In my last coaching insight, I spoke to you about how I assess athleticism. This included body position, movement, strength, speed, & agility. In the next series of training insights I am going to break down each component and explain the importance of each and how our program will help you improve each one.

Body Position

When watching a lacrosse, basketball or baseball game everyone tends to watch the ball. The next time you watch one of these events try to focus on the postures of the athletes. Observe the lacrosse player who changes direction the quickest or the basketball player who jumps the highest. Watch a short stop field a ground ball. If you pause the video at the exact moment before the athletes executes one of these skills, you will notice similarities in their stances. Although the sport is different, the lower and upper bodies resemble one another.

Lower Body

This is the power-producing part of the body. The lower body is flexed at the ankles, knees and hips. The feet are aligned hip to shoulder width with adequate knee bend. The hips are pushed back.

Upper Body

The trunk will move forward but not completely parallel to the ground.

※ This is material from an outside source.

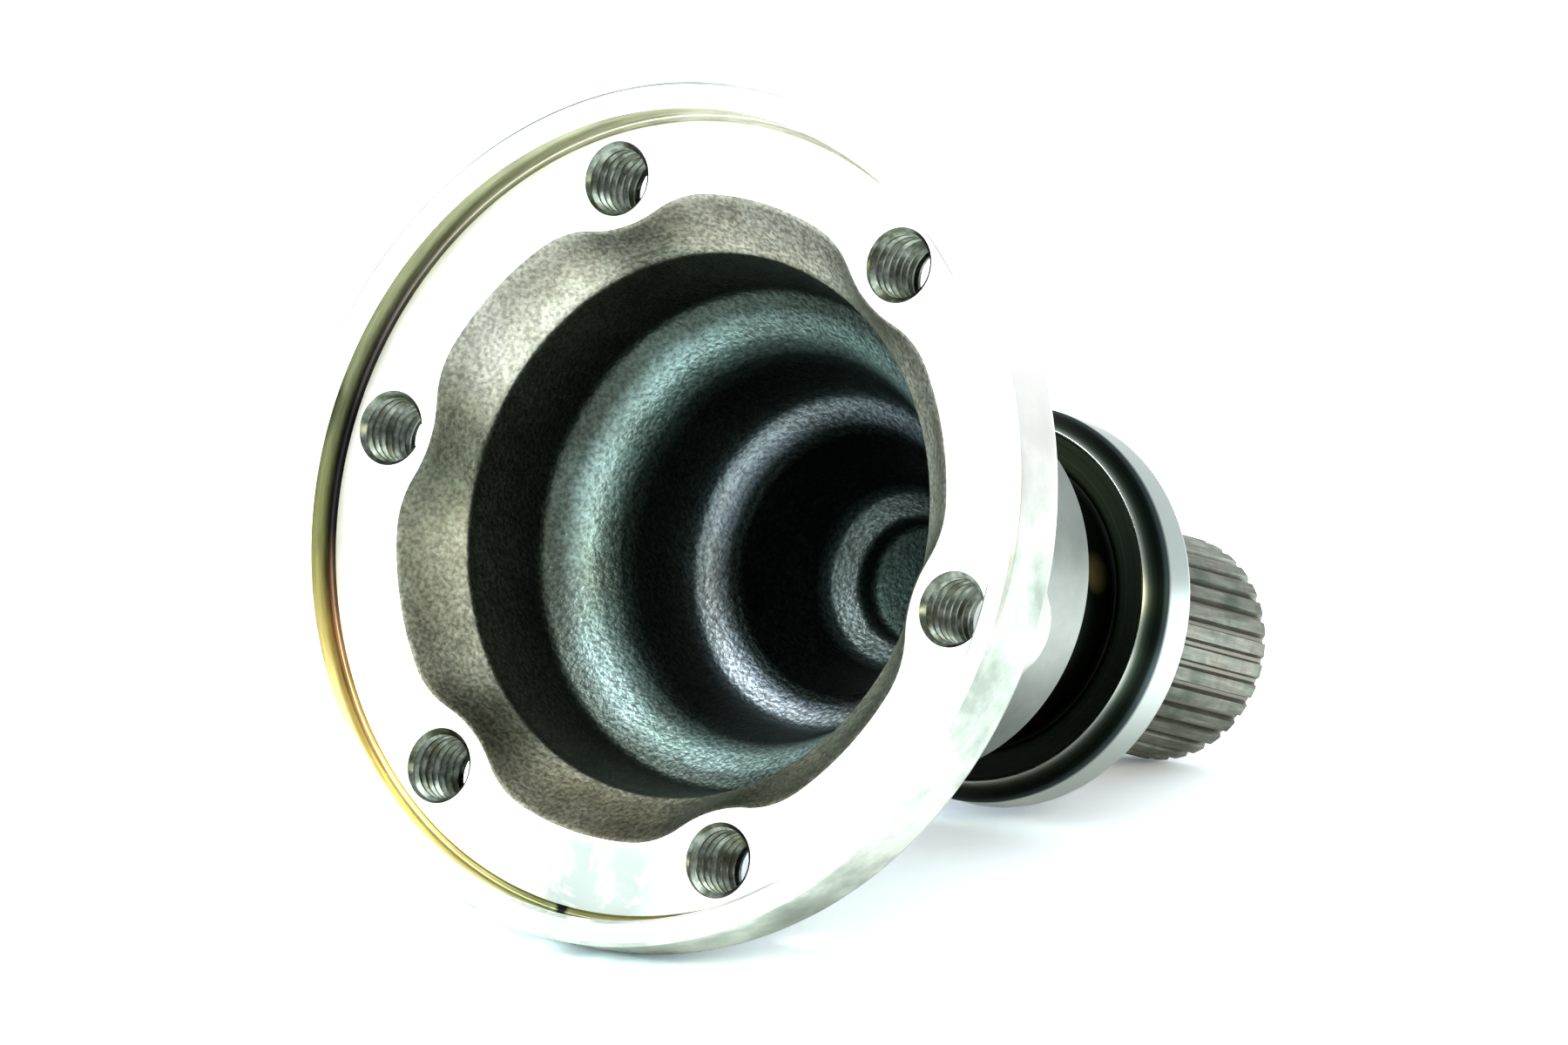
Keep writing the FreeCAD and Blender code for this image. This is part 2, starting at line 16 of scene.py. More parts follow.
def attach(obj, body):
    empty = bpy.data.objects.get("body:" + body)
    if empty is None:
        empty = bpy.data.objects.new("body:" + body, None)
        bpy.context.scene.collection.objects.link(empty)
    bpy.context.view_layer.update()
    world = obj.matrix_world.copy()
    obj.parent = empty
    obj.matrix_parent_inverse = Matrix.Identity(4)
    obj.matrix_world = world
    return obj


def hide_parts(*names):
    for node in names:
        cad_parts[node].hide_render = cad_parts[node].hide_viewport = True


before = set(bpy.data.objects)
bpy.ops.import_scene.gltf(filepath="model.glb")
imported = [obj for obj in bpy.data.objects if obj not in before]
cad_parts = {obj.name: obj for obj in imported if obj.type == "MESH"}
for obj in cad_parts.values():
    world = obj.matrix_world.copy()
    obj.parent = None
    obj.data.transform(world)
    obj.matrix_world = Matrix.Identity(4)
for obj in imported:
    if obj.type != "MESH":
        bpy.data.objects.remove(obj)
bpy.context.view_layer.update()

bl_info = {
    "name": "Differential output shaft",
    "version": (1, 0, 0),
    "blender": (4, 5, 0),
    "location": "3D View > Sidebar > Output shaft",
    "description": "Dresses the output shaft and its bearing and sets up the studio",
    "category": "Object",
}

MM = 0.001
SEGMENTS = 264
# Edges that bend by more degrees than this stay sharp in the shading
SHARP = 32

FORGED, FACED, STAINED, RIM, HUB, GROUND, SPLINE = range(7)

# The flange's rim, and the lobes of the mouth, which fade out down the cup and across the joint face
RIM_RADIUS = 57.5
RIM_BACK = 4.6
LOBES_DEPTH = 7
LOBES_INSIDE = 36
LOBES_OUTSIDE = 50
# The pads behind the tapped holes
PAD_TOP = 12.2
PAD_FOOT = 9.4
PAD_SLOPE = 1.9
# The bearing's two faces
BEARING_FRONT = 79.6
BEARING_REAR = 89.6
# The splines, which start outside the relief groove and rest on the floor near their end
RELIEF_EDGE = 14.25
TOOTH_FLOOR = 14.9
TOOTH_HEIGHT = 0.9
TOOTH_TIP = 15.8
TOOTH_REST = 127.5


def linear(code):
    """An sRGB hex colour as the linear RGBA that the nodes take."""
    channels = [int(code[i:i + 2], 16) / 255 for i in (1, 3, 5)]
    return [c / 12.92 if c <= 0.04045 else ((c + 0.055) / 1.055) ** 2.4 for c in channels] + [1.0]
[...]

Look at their uniform and you will be able to see most or at least the top half of the number(s) on the jersey. The back is flat and the shoulders up. The head is in a neutral position. The athlete is now in control and has increased his chances at beating his opponent to the goal, grabbing a rebound or fielding a ground ball.

At Get The Edge we emphasize the importance of posture as it relates to the movement being performed. Our goal is to improve the athlete’s ability to maintain proper body position in flexed, extended and rotated positions that involve multidirectional and linear movements. Every successful movement begins with great body position. This is another way we help our athlete’s “Get The Edge.”